Und die drei Magier aus dem Morgenland kommen in dieses dreckige Loch, zu Wöchnerin, Ziehvater und dem Königskind, das sie suchen. Weil sie einen Stern gesehen haben, der ihnen genau das verraten hat, was Maria und Josef in ihren Engelsbegegnungen gehört haben. Und sie bringen einem ärmlichen Paar in einem Stall im überfüllten Bethlehem Geschenke, die deren Vorstellungen von Reichtum oder einem Leben im Wohlstand ziemlich explosiv gesprengt haben dürften.
Und plötzlich wird alles ganz klar gewesen sein – warum haben wir jemals gezweifelt – Ehre sei Gott in der Höhe!
Kurze Zeit später dann wieder alles auf Anfang. Das Leben des Babymessias – des Königs der Könige (niedliche Größe 56) – ist in Gefahr. Und der vielfache Kindermord, der mit der Geburt des Gottesohnes einhergeht, ist eine erschütternde und unverständliche Sache – die uns nicht einleuchten will – gerade heute nicht. Gut und Böse liegen so nahe zusammen, gerade in ihrem Kampf miteinander. Und wie kann Gott das zulassen? Und dabei ist gerade das die Strategie, die das Böse als Antwort auf das Leben selbst so oft zeigt, dass wir es wissen müssten und uns nicht mehr raushalten dürften.
Ob Maria und Josef wieder gezweifelt haben, als sie nach Ägypten fliehen sollten? Oder war ihr Glaube felsenfest und unerschütterlich durch die Erfahrungen, die sie gerade gemacht hatten?

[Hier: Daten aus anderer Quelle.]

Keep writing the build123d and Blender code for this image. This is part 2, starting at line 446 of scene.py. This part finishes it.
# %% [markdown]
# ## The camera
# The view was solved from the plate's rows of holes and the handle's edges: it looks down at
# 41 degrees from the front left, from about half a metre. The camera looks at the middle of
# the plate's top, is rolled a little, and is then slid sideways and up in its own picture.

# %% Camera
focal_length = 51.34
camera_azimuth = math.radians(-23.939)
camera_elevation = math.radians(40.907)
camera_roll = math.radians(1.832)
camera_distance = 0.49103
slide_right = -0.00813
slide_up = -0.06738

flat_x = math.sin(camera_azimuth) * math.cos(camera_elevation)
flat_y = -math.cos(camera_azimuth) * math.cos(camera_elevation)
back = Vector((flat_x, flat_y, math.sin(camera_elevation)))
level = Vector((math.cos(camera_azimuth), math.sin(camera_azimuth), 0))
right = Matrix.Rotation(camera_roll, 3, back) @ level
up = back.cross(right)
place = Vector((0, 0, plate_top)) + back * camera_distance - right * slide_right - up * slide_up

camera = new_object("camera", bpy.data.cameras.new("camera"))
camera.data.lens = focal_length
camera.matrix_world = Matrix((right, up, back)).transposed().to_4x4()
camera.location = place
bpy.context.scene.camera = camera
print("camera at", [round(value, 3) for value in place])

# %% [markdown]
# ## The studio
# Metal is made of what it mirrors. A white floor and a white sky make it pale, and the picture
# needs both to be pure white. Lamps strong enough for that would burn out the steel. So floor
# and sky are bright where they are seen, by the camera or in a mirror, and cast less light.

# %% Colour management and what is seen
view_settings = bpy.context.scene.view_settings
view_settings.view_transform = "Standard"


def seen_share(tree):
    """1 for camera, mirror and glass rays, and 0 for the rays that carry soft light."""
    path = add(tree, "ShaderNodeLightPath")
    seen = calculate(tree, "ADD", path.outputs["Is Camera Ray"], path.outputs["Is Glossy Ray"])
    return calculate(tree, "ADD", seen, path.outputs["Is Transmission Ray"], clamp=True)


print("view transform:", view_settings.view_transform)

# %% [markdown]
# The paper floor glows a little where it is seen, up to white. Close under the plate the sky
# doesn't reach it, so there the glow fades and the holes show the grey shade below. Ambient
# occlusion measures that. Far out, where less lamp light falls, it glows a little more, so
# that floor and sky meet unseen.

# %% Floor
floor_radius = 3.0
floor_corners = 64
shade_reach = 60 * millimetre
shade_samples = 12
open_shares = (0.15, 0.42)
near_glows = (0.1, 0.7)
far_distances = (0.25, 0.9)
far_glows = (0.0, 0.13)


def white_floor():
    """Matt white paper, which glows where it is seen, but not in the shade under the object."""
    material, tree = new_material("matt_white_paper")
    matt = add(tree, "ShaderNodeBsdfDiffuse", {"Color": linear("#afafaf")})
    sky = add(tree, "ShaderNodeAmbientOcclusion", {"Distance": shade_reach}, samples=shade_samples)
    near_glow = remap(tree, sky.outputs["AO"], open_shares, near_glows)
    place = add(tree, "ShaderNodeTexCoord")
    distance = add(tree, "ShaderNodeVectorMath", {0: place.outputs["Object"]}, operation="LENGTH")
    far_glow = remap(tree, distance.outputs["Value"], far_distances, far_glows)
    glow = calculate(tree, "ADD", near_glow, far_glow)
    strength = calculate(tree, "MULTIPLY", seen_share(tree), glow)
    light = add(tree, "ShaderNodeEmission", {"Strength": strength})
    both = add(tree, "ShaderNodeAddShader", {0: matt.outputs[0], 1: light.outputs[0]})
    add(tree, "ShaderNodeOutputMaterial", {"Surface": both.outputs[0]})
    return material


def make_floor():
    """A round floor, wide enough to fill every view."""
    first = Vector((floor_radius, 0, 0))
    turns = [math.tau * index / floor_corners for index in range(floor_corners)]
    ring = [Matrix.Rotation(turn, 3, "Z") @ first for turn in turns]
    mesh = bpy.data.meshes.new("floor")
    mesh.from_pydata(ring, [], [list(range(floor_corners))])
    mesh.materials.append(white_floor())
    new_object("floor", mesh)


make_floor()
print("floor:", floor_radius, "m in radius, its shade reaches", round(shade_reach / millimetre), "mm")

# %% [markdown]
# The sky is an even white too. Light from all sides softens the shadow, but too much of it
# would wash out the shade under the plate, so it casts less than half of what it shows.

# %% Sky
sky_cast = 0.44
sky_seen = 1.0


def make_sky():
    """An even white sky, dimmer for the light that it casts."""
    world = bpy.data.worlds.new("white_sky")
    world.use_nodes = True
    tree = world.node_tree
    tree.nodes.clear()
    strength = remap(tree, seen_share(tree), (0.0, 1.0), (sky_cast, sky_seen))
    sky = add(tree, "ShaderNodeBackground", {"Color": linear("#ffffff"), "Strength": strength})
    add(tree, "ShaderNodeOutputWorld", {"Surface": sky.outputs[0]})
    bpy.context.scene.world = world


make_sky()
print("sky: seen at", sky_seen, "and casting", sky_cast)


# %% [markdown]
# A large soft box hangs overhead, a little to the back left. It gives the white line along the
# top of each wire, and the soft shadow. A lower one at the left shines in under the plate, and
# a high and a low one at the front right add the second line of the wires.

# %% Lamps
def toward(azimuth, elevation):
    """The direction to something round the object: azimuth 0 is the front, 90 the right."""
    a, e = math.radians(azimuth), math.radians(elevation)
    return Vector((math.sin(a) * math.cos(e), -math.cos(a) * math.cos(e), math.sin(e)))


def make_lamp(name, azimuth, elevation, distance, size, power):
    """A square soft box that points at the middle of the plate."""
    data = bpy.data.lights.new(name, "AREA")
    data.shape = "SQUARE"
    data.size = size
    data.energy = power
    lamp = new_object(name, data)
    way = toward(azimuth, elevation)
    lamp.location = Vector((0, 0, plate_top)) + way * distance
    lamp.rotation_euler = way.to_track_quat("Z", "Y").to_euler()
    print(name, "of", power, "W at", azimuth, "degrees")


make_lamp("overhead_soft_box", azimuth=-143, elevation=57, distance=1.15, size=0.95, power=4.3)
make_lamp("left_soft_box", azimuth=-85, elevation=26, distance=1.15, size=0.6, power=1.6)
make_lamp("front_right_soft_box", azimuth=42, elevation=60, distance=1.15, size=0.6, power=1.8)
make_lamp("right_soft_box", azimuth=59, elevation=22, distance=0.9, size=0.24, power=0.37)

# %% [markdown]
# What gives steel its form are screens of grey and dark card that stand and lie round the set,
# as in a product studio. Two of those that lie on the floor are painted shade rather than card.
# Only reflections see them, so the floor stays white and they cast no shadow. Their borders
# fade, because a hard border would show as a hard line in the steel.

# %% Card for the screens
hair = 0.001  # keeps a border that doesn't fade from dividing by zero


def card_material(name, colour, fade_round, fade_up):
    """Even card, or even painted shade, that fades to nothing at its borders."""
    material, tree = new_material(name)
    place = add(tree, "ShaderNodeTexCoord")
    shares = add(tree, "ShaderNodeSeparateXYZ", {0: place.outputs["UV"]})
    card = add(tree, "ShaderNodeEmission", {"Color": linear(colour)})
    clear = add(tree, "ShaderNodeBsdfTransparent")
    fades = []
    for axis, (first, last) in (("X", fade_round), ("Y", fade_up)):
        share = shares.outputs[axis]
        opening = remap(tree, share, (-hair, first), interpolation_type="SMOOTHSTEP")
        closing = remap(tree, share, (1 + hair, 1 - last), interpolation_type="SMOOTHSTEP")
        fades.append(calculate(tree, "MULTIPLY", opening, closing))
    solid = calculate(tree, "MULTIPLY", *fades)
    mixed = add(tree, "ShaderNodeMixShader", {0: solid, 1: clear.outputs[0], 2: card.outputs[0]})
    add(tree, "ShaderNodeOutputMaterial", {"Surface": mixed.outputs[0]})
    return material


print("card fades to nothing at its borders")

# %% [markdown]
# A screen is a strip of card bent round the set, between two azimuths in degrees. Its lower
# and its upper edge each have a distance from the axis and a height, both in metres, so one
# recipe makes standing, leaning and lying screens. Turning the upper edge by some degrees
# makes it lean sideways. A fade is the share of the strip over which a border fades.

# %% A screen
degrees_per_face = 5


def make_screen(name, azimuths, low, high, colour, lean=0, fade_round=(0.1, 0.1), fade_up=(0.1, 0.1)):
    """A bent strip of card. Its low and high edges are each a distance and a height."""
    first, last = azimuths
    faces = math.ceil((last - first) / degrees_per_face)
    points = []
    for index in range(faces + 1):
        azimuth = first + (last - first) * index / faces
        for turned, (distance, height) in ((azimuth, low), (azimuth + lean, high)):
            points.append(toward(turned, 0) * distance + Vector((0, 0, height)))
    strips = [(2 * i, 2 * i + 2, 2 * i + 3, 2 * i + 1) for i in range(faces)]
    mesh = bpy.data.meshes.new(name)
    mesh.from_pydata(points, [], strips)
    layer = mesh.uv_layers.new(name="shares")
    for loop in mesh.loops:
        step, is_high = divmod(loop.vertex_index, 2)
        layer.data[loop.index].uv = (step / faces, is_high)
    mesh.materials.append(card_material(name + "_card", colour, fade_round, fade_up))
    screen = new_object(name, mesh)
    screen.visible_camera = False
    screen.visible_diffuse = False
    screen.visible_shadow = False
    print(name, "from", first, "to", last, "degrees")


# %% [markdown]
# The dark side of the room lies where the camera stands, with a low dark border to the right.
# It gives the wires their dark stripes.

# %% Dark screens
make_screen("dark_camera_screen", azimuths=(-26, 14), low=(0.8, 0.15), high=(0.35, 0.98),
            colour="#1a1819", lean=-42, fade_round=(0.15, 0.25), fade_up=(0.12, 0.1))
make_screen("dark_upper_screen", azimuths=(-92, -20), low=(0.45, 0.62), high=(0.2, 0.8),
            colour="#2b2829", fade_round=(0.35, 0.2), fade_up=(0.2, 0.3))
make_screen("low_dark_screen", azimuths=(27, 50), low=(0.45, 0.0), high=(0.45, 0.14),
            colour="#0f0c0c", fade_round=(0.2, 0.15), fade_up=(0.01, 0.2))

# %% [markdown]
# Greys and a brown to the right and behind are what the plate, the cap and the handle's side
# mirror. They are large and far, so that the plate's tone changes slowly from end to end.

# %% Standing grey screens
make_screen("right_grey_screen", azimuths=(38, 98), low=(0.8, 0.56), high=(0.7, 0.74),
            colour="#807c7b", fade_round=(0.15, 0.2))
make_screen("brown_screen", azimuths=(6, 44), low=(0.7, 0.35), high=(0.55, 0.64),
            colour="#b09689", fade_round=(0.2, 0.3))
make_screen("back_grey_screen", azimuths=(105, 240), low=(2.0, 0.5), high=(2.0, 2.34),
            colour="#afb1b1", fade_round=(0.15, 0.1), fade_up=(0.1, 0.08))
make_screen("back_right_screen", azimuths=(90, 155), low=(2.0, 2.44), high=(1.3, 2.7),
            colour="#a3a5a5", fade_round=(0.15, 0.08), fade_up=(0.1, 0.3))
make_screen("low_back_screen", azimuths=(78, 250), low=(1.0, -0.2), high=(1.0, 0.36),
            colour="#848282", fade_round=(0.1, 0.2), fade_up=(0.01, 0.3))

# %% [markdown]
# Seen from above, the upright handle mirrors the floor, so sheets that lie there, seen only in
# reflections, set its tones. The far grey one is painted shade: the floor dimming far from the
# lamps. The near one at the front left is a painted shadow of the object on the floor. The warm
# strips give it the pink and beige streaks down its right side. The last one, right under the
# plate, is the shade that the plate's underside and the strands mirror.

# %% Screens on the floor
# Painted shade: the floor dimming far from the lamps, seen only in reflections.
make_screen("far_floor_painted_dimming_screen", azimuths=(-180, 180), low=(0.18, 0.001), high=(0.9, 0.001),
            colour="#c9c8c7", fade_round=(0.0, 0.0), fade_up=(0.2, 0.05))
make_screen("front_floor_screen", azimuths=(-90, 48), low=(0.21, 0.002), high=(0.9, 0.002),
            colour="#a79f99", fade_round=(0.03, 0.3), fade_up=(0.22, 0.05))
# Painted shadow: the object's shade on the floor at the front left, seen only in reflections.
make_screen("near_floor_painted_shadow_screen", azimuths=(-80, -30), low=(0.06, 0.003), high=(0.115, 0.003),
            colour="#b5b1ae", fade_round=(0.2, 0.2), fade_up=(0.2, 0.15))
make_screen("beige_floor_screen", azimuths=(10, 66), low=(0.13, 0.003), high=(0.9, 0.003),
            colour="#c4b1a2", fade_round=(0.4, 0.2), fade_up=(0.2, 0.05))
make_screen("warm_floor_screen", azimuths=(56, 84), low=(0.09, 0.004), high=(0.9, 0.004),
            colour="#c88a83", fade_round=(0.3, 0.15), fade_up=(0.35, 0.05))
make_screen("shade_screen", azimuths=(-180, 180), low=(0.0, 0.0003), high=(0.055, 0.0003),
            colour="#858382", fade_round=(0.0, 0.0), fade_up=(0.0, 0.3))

Wahrscheinlich wachsen der Glaube und die Fähigkeit zum Festhalten an Visionen, die Gott gibt, durch Erfahrungen. Und auch durch eine starke Jesusbeziehung und das ständige Dranbleiben im Hören und Austausch mit Gott. Dennoch sind und bleiben wir Menschen. Maria und Josef, und genauso du und ich.
Und in den Zeiten, in denen das Festhalten an dem einmal gesprochenen Wort Gottes so schwer erscheint, sehnen wir uns nach einer Bestätigung, dass wir doch nicht falsch gehört haben – dass es doch stimmt. Und dass Gott größer ist als alle Umstände, die unseren Glauben ersticken wollen.
Die leise Stimme Gottes sprach heute recht bunt und unkonventionell – in einem Kinosaal voller Familien mit kleinen Kindern. Während das Popcorn auf meinem Vliespulli klebte und der Sohn in meinem Arm kuschelte.
Danke, Jesus, für „Bo, meinen persönlichen Weihnachtstrigger“!